Despite his underrated cinematic efforts (roles in “The Aviator,” writing and directing “Sweet Liberty,” “Crimes and Misdemeanors,” “Flirting with Disaster,” “Bridge of Spies”), it’s his contributions to the televised medium that will put him in the history books. Currently filming another season of Showtime’s “Ray Donovan,” he marvels at the state of the current state of the industry.

“This is really a golden age. We talked about golden ages every 10 years, but this is extraordinary,” Alda says. “And the new way of telling stories, binge-able stories, is I find very attractive. It’s really fun to stay up till 2:00 in the morning, and saying ‘Do we have time for one more?'”

And, yes, he has some thoughts on why we’re experiencing such a “marvelous” period of episodic content.

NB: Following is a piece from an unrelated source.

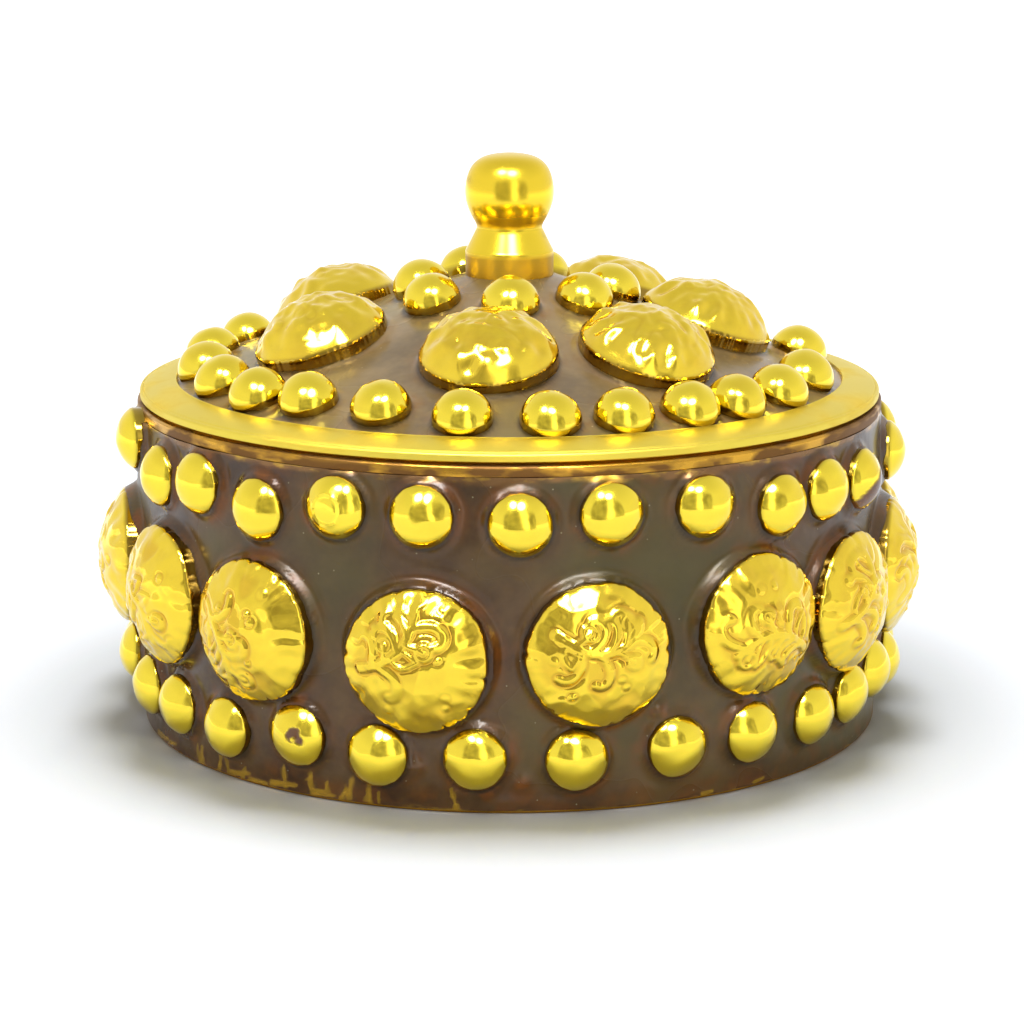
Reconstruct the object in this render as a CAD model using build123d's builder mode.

“I’ve been alive to see burlesque die, vaudeville die, radio, network television and what I see happening under the surface, and this is what I think I see. I’m not an expert at this. But the studios and the network televisions folks, the ones who put up the money for the productions, have the impression that because they have control of the money, they also know how to do it,” Alda says. “And the streaming people, I get the impression, find people who do know how to do it and generally leave them alone and that enables them. If you’re working with people who are responsible and are well-chosen, it gives them the chance to take good chances, to take chances that they might not otherwise have had the opportunity to do. And they’re unhampered. To have one vision that’s a good vision is better than to have a good vision that has 20 people changing it every few minutes.”

As our conversation ends Alda beams a smile that you couldn’t imagine anyone would ever believe was not genuine.  He makes sure to shake your hand.  And ask that we reference his new podcast.  And keeps on keeping on.

“Marriage Story” is now playing in limited release. It launches on Netflix on Dec. 6.